With the departure of Dorien and Raj, also an era ended in which Young Africa supplied the departments with machines, parts and tools and equipment from overseas. With this new step towards self-sustenance, the departments have to look replacement or adding of machines and equipment themselves. Young Africa administration can support them in this, but the responsibility is now with the departments. A good example of this is that the Commercial School and Computer Centre combined forces and successfully applied for refurbished computers from Computer Aid International, with transport and handling costs being covered by the Royal Netherlands Embassy.

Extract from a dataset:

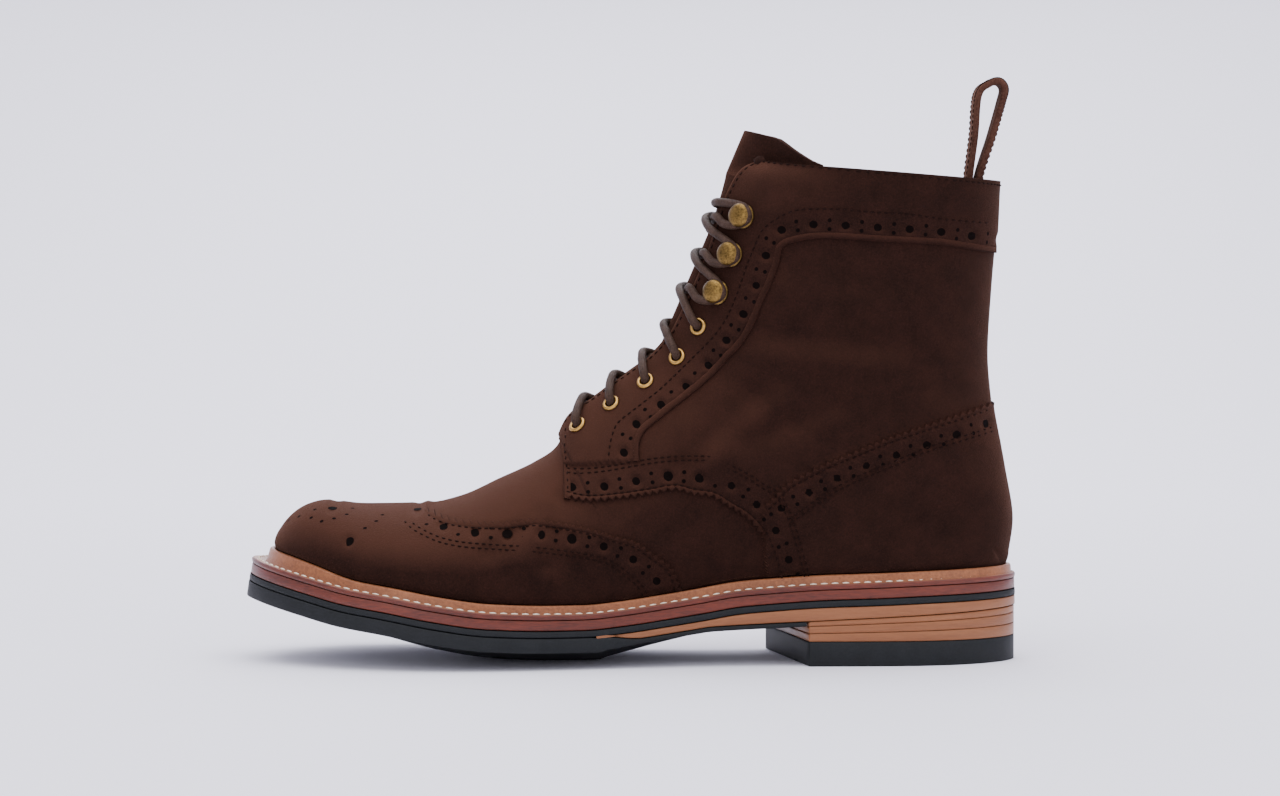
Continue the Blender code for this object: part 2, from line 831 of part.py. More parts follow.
def overlay(name, outline_points, raise_by, root, rows, cutters):
    """A raised piece: the upper's own skin, thickened outward and cut to its outline."""
    sheet = hide(add_sheet(name, skin_sheet(rows, even_parts), cutters))
    wall(sheet, raise_by, -root)
    boolean(sheet, prism(name + "_outline", outline_points, cutters), "INTERSECT")
    return sheet


def make_upper(collection, cutters):
    suede = material("suede", (0.045, 0.018, 0.010), 0.95)
    rows = main_rows(TOE_ROW, COLLAR_ROW)
    upper = add_sheet("upper", skin_sheet(rows, even_parts), collection, suede)
    wall(upper, 0.0, -WALL)
    inner = RIM_MARGIN + LAP_STEP
    peak = side_point(0.724, 0.5)
    toe = side_point(1.06, 0.5)
    wing = [peak] + edge_points(WING_EDGE) + lip_line(0.443, 1.06, 14, LIP_MARGIN) + [toe]
    front = [side_point(0.598, 0.40)]
    rim = collar_line(RIM_MARGIN)[::-1] + rim_line(THROAT_ROW + 1, COLLAR_ROW - 1, 10, RIM_MARGIN)[::-1]
    quarter = front + edge_points(QUARTER_EDGE) + lip_line(0.312, -0.06, 8, LIP_MARGIN) + rim
    counter = edge_points(COUNTER_EDGE) + lip_line(-0.07, 0.306, 9, LIP_MARGIN + LAP_STEP)
    rim = collar_line(inner)[::-1] + rim_line(THROAT_ROW + 1.5, COLLAR_ROW - 1.2, 9, inner)[::-1]
    eyestay = edge_points(EYESTAY_EDGE) + rim
    pieces = (
        overlay("wing_cap", wing, WING_RAISE, 0.5, rows, cutters),
        overlay("quarter", quarter, QUARTER_RAISE, 0.7, rows, cutters),
        overlay("counter", counter, COUNTER_RAISE, 0.9, rows, cutters),
        overlay("eyestay", eyestay, EYESTAY_RAISE, 1.1, rows, cutters),
    )
    for piece in pieces:
        boolean(upper, piece, "UNION")
    tidy = upper.modifiers.new("weld", "WELD")
    tidy.merge_threshold = WELD * MM
    return upper


def make_tongue(collection):
    """Lies under the facings and rises to a rounded top above the collar."""
    suede = material("tongue_suede", (0.050, 0.021, 0.012), 0.95)
    form = bmesh.new()
    steps = 17
    columns = 4
    grid = []
    for n in range(-columns, columns + 1):
        side = -1 if n < 0 else 1
        spread = abs(n) / columns
        end = TONGUE_ROW - 0.95 * spread ** 2
        line = []
        for i in range(steps + 1):
            row = TONGUE_START + (end - TONGUE_START) * i / steps
            rise = i / steps
            half = TONGUE_LOW + (TONGUE_TOP - TONGUE_LOW) * rise
            line.append(form.verts.new(across_skin(side, row, half * spread)))
        grid.append(line)
    for first, second in zip(grid, grid[1:]):
        for i in range(steps):
            form.faces.new((first[i], first[i + 1], second[i + 1], second[i]))
    tongue = add_sheet("tongue", form, collection, suede)
    outer = -(WALL + TONGUE_PLAY)
    wall(tongue, outer, outer - TONGUE)


def across_skin(side, row, half):
    """A point of the closed section, with no throat, half away from the middle."""
    ridge, base, wide, _ = section(side, row)
    belly = row_value("belly", row)
    top = 2 / row_value("top", row)
    gap = throat_gap(row)
    lead = belly * (1 - math.cos(angle_at(row, wide, gap)) ** top)
    ridge = (ridge - base * lead) / (1 - lead)
    reach = angle_at(row, wide, min(half, 0.98 * wide))
    point = ridge.lerp(base, belly * (1 - math.cos(reach) ** top))
    point.y = centre(row) + side * min(half, 0.98 * wide)
    return point


def make_pull_loop(collection):
    """A strap folded over, both ends sewn inside the back of the collar."""
    suede = material("strap_suede", (0.075, 0.032, 0.020), 0.9)
    _, back, _, _ = section(1, COLLAR_ROW)
    inside = back.x - WALL - LOOP_INSET
    half = LOOP_THICKNESS / 2
    route = table(
        "x z",
        (-half, -LOOP_ROOT),
        (-half, 0.0),
        (0.8, 0.45 * LOOP_HEIGHT),
        (4.6, 0.80 * LOOP_HEIGHT),
        (5.6, 0.93 * LOOP_HEIGHT),
        (3.4, LOOP_HEIGHT),
        (-0.4, 0.975 * LOOP_HEIGHT),
        (-4.6, 0.86 * LOOP_HEIGHT),
        (-6.0, 0.45 * LOOP_HEIGHT),
        (-half - LOOP_THICKNESS - 1.0, 0.0),
        (-half - LOOP_THICKNESS - 0.8, -LOOP_ROOT),
    )
    count = len(route["x"])
    samples = 30
    points = []
    for i in range(samples + 1):
        at = i * (count - 1) / samples
        x = bend(list(range(count)), route["x"], at)
        z = bend(list(range(count)), route["z"], at)
        points.append(Vector((inside + x, 0, back.z + z)))
    rings = []
    for i, point in enumerate(points):
        ahead = points[min(samples, i + 1)] - points[max(0, i - 1)]
        out = Vector((ahead.z, 0, -ahead.x)).normalized() * half
        wide = Vector((0, LOOP_WIDTH / 2, 0))
        rings.append([point + out + wide, point + out - wide, point - out - wide, point - out + wide])
    add_object("pull_loop", loft(rings), collection, suede)


# Fittings along the facings

def facing_row(distance):
    """The section row whose facing edge lies this far along it from the throat."""
    row = THROAT_ROW
    step = 0.02
    walked = 0.0
    last = skin(-1, row, 0.0)
    while walked < distance and row < COLLAR_ROW:
        row += step
        point = skin(-1, row, 0.0)
        walked += (point - last).length
        last = point
    return row


def facing_seat(side, distance, setback, lift):
    """Centre and outward normal of a fitting set back from the facing edge."""
    row = facing_row(distance)
    rim = skin(side, row, 0.0)
    part = 0.0
    while (skin(side, row, part) - rim).length < setback:
        part += 0.002
    normal = skin_normal(side, row, part)
    return skin(side, row, part) + normal * lift, normal


def turned(name, profile, place, normal, steps, collection, finish):
    """A profile of (radius, height) turned about the fitting's axis."""
    form = bmesh.new()
    verts = [form.verts.new((radius, 0, height)) for radius, height in profile]
    edges = [form.edges.new(pair) for pair in zip(verts, verts[1:] + verts[:1])]
    bmesh.ops.spin(form, geom=verts + edges, axis=(0, 0, 1), cent=(0, 0, 0), steps=steps,
                   angle=2 * math.pi, use_merge=True)
    bmesh.ops.remove_doubles(form, verts=form.verts, dist=0.005)
    loose = [e for e in form.edges if not e.link_faces]
    bmesh.ops.delete(form, geom=loose, context="EDGES")
    turn_to = normal.to_track_quat("Z", "Y")
    for vert in form.verts:
        vert.co = turn_to @ vert.co + place
    return add_object(name, form, collection, finish)


def levels():
    return [FIRST_EYELET + EYELET_PITCH * i for i in range(EYELETS + HOOKS)]


def make_eyelets(collection, cutters, upper):
    brass = material("eyelet_brass", (0.55, 0.40, 0.20), 0.35, 1.0)
    depth = EYESTAY_RAISE + WALL + 0.1
    ring = (
        (EYELET_BORE, EYELET_PROUD - 0.2),
        (EYELET_BARREL + 0.2, EYELET_PROUD),
        (EYELET_RADIUS, GAP + 0.1),
        (EYELET_RADIUS - 0.2, 0.0),
        (EYELET_BARREL, 0.0),
        (EYELET_BARREL, -depth),
        (EYELET_BORE, -depth),
    )
    hole = EYELET_BARREL + 1.3 * GAP
    drill = ((0.0, 4.0), (hole, 4.0), (hole, -depth - 2.0), (0.0, -depth - 2.0))
    for side, word in ((-1, "lateral"), (1, "medial")):
        for i, distance in enumerate(levels()[:EYELETS], 1):
            place, normal = facing_seat(side, distance, EYELET_SETBACK, EYESTAY_RAISE + FITTING_LIFT)
            turned(f"eyelet_{i}_{word}", ring, place, normal, FITTING_SIDES, collection, brass)
            name = f"eyelet_hole_{i}_{word}"
            bit = turned(name, drill, place, normal, FITTING_SIDES, cutters, None)
            boolean(upper, hide(bit), "DIFFERENCE")


def make_hooks(collection):
    brass = material("hook_brass", (0.30, 0.21, 0.10), 0.4, 1.0)
    cap = HOOK_HEIGHT
    shape = (
        (0.0, cap),
        (HOOK_RADIUS * 0.7, cap - 0.7),
        (HOOK_RADIUS, cap - 2.0),
        (HOOK_RADIUS - 0.5, cap - 2.1),
        (HOOK_NECK + 0.4, cap - 1.4),
        (HOOK_NECK, HOOK_BASE),
        (HOOK_RADIUS - 0.3, HOOK_BASE),
        (HOOK_RADIUS, 0.0),
        (0.0, 0.0),
    )
    for side, word in ((-1, "lateral"), (1, "medial")):
        for i, distance in enumerate(levels()[EYELETS:], 1):
            place, normal = facing_seat(side, distance, HOOK_SETBACK, EYESTAY_RAISE + FITTING_LIFT)
            turned(f"hook_{i}_{word}", shape, place, normal, FITTING_SIDES, collection, brass)


def smooth_route(points, per_leg):
    """A Catmull-Rom curve through the points."""
    route = []
    for i in range(len(points) - 1):
        a, b = points[max(0, i - 1)], points[i]
        c, d = points[i + 1], points[min(len(points) - 1, i + 2)]
        for n in range(per_leg):
            t = n / per_leg
            route.append(
                0.5 * ((2 * b) + (c - a) * t + (2 * a - 5 * b + 4 * c - d) * t ** 2
                       + (3 * b - a - 3 * c + d) * t ** 3)
            )
    route.append(points[-1])
    return route


def cord(name, route, radius, collection, finish):
    """A round cord as a closed mesh, from a curve with a bevel and filled caps."""
    curve = bpy.data.curves.new(name, "CURVE")
    curve.dimensions = "3D"
    curve.bevel_depth = radius * MM
    curve.bevel_resolution = 2
    curve.use_fill_caps = True
    spline = curve.splines.new("POLY")
    spline.points.add(len(route) - 1)
    for spot, point in zip(spline.points, route):
        spot.co = (*(point * MM), 1.0)
    shaped = bpy.data.objects.new(name + "_curve", curve)
    collection.objects.link(shaped)
    bpy.context.view_layer.update()
    evaluated = shaped.evaluated_get(bpy.context.evaluated_depsgraph_get())
    mesh = bpy.data.meshes.new_from_object(evaluated)
    form = bmesh.new()
    form.from_mesh(mesh)
    bmesh.ops.remove_doubles(form, verts=form.verts, dist=0.00001)
    bmesh.ops.recalc_face_normals(form, faces=form.faces)
    form.to_mesh(mesh)
    form.free()
    bpy.data.objects.remove(shaped)
    mesh.name = name
    mesh.shade_smooth()
    made = bpy.data.objects.new(name, mesh)
    collection.objects.link(made)
    mesh.materials.clear()
    if finish:
        mesh.materials.append(finish)
    return made


def lace_turn(side, distance):
    """Where a crossing turns, over the facing's rim and clear of it."""
    lift = EYESTAY_RAISE + LACE_CLEAR + LACE / 2
    place, _ = facing_seat(side, distance, RIM_MARGIN, lift)
    return place


def make_lace(collection, cutters):
    """Two zigzags over the throat, one of them with the lowest bar, joined where they cross."""
    waxed = material("lace_cotton", (0.035, 0.022, 0.018), 0.6)
    stops = levels()
    first = [lace_turn(-1 if i % 2 == 0 else 1, d) for i, d in enumerate(stops)]
    second = [lace_turn(1 if i % 2 == 0 else -1, d) for i, d in enumerate(stops)]
    bar = [first[0].lerp(second[0], 0.04), first[0].lerp(second[0], 0.5)]
    one = cord("lace", smooth_route(first, 3), LACE / 2, collection, waxed)
    two = hide(cord("lace_second", smooth_route(bar + second, 3), LACE / 2, cutters, None))
    boolean(one, two, "UNION")


def main():
    for item in list(bpy.data.objects):
        bpy.data.objects.remove(item)
    boot = bpy.data.collections.new("brogue_boot")
    cutters = bpy.data.collections.new("cutters")
    bpy.context.scene.collection.children.link(boot)
    bpy.context.scene.collection.children.link(cutters)
    make_sole(boot)
    make_welt(boot)
    make_insole(boot)
    upper = make_upper(boot, cutters)
    make_tongue(boot)
    make_pull_loop(boot)
    make_eyelets(boot, cutters, upper)
    make_hooks(boot)
    make_lace(boot, cutters)


if __name__ == "__main__":
    main()
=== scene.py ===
"""Looks of the brogue boot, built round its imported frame.

Sizes are in millimetres, and meshes are written in metres. The toe points along -X and the lateral
side faces -Y. The last's own functions, repeated from the part's source, give every surface."""
import math
from bisect import bisect_left

import bmesh
import bpy
import numpy as np
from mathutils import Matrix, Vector
from mathutils.bvhtree import BVHTree


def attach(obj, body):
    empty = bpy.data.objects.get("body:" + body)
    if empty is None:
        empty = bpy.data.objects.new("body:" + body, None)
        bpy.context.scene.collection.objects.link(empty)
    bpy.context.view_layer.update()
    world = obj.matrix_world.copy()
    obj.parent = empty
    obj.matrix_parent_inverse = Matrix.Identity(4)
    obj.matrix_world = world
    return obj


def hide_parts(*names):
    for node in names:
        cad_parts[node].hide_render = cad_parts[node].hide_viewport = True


MM = 0.001
GAP = 0.3

# Sole: overall sizes, then each layer's own thickness
SOLE_LENGTH = 303.6
SOLE_WIDTH = 108.0
HEEL_BACK = 40.0
TOP_PIECE = 9.6
LIFTS = (3.9, 3.5, 2.4)
WEDGE_HEEL = 5.2
WEDGE_WAIST = 2.8
OUTSOLE = 6.0
OUTSOLE_WAIST = 2.0
RUNNER = 2.7
MIDSOLE = 4.2
CROWN = 6.7
TOE_SPRING = 18.6
HEEL_LENGTH = 83.0
BREAST_SKEW = 15.0
HEEL_INSET = 0.8
HEEL_TAPER = 0.2
BREAST_GAP = 1.0

# Welt and insole
WELT = 2.2
WELT_TOE_RISE = 2.2
WELT_FLAT_HEEL = 1.6
WELT_FLAT_TOE = 4.8
LIP_HEIGHT = 5.4
LIP_THICKNESS = 2.3
LIP_PLAY = 0.8
WELT_SEAT = 0.45
INSOLE = 3.0
INSOLE_PLAY = 0.9
INSOLE_SEAT = 0.5

# Upper, overlays and tongue
UPPER_HEIGHT = 174.0
WALL = 2.2
TUCK = 0.6
FOOT_BAND = 4.0
FOOT_SPREAD = 3.0
HEEL_FREE = 24.0
BAND_PARTS = (0.5, 0.975)
BAND_HALVINGS = 12
THROAT_LOW = 5.0
THROAT_TOP = 13.0
QUARTER_RAISE = 1.0
WING_RAISE = 1.0
EYESTAY_RAISE = 1.8
COUNTER_RAISE = 1.8
RIM_MARGIN = 2.0
LIP_MARGIN = 4.5
LAP_STEP = 0.6
WELD = 0.02
TONGUE = 2.0
TONGUE_PLAY = 1.7
TONGUE_LOW = 15.0
TONGUE_TOP = 30.0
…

One of the weaknesses noticed which slows down or even threaten the selfsustenance of Young Africa was the incapability of some Heads of Departments to run a viable business. Raj and Dorien had already made some adjustments towards the criteria for new Heads of Departments. This was further accentuated by Yvette: new Heads of Departments need to be established entrepreneurs with good records and marketing skills, preferably with an existing market for both products and job/attachment creation for the students, they need to have access to capital to make required capital investments (e.g. employ staff, buy raw materials, service machines etc.), and they need to be able to put in a collateral for taking up the workshop and machinery and equipment. Existing Heads of Departments have been given up to 2007 to produce a collateral for using the workshop and machinery and equipment. The latter measure is taken because in the past Young Africa had problems with Heads of Departments neglecting maintenance of machines and workshop, running them down until they were of no more use to them. Then they suddenly disappeared, leaving Young Africa with huge costs for repairing the machines and getting the workshop back in proper state for a new HoD to take it up. In addition to this, often small tools went disappearing, which is why Young Africa introduced a deposit on renting the workshop.

All in all, the take over went very smoothly. A number of meetings were held with staff and HoD's to get to know each other better, to do an analysis of staff and HoD's perceptions of strengths and weaknesses of YASC and their own departments, as well as opportunities and threats, and a code of conduct was introduced for everybody to abide to.

With the inflation in 2006 being officially at 1600% most departments struggled to survive. Just like in 2005, Young Africa chose to remain close to its mission, which is to develop the underprivileged youth, and to do so for a very reasonable fee. Since a number of the departments are largely dependent on these school fees (academics, commercial school, computer centre and crèche), it is not realistic to raise the rents more than the school fees. In addition, Yvette being new to this level of inflation, the rents were not corrected for the period October - December 2006, with the result that by the end of the year, income from rentals was quite low. Total contribution of the department to the running costs of Young Africa in 2006 is 22 percent.

Young Africa still needs to go a long way towards full self-sustenance, both in local management as well as in financial donor independence. Especially with the current inflation going towards 3000%(!), donor support is still needed. On the other hand, the number of beneficiaries is on the increase again. As we write this, more students are coming to YASC than ever before. Young Africa has build up a very good name and is recognised and spoken fond of over the whole country. Many past students show their appreciation and gratitude and come with beautiful stories how Young Africa improved their lives.

The future of Africa is with the young of Africa, and especially in these challenging days we are grateful that we can give these young people hope and help them build a future which can look forward to.